MENDOMAID
The bread sounds delicious but there are a few things to consider before most Celiacs would try it out. I did a quick search for sourdough at Celiac.com, lots of messages came up and I looked at about the first 20 and the only sourdough breads people ate were gluten free.
Some people use Celiac Disease as a general term for all people sensitive to gluten. Medical researchers divide gluten sensitivity into catagories - wheat or grain allergy, autoimmune Celiac Sprue, non-Celiac Sprue. I would need to know whether the person who could tolerate the sourdough bread had CD or one of the other gluten intolerances. I have not read of anyone who has diagnosed autoimmune celiac disease who could tolerate gluten. Some people have more than one of the following problems.
Wheat/grain allergy - the reaction is fairly rapid, before 3 hours and usually starts with stomach irritation.
Celiac Sprue - The reaction is delayed for several hours as it takes that long for the gluten to be broken down and trigger the production of autoantibodies. The reaction causes some pain and cramping in the small intestine, usually in the lower abdomen. If the person has been gf for a long period it may take much longer for the antibodies to be produced and it may take several 'doses ' of gluten foods to have a reaction. Some Celiacs don't have an intestinal reaction but develop other symptoms - Dermatitis herpetaformis, neurological problems. There are 'silent' Celiacs who have no symptoms but do have intestinal damage. 14 different genes have been identified as being involved in CD and the presence or absence of these genes influences liklihood of developing CD and the severity of the problems.
non-Celiac Sprue or Leaky Gut Syndrome - Gluten and gluten-like proteins cause the small intestine to become more permeable so food antigens are able to enter the body. The person develops allergies. This is not an autoimmune disease. I have read of a few people who wrote that they have been cured of this problem.

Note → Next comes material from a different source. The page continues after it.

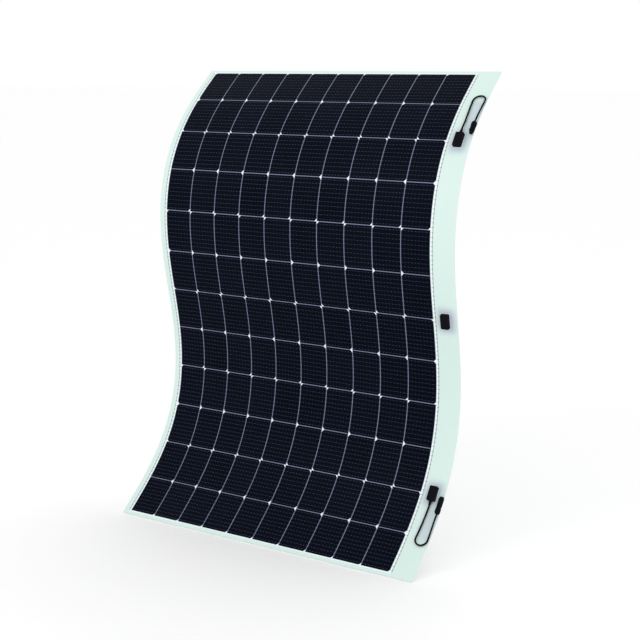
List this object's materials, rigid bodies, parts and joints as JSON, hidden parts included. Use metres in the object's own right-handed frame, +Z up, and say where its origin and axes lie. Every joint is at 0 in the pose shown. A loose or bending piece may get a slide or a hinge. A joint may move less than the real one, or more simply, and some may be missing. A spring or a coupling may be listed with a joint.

The enzymes that digest gluten cut the protein apart at specific places so the amino acid fragments have the proper sequence of amino acids to start the autoimmune series of reactions. I have read that researchers are searching for an enzyme which would cut the proteins differently so that the amino acid sequences produced wouldn't start the autoimmune process. I don't know if it is possible for the Russian sourdough process to have an enzyme which would cut the protein in different places.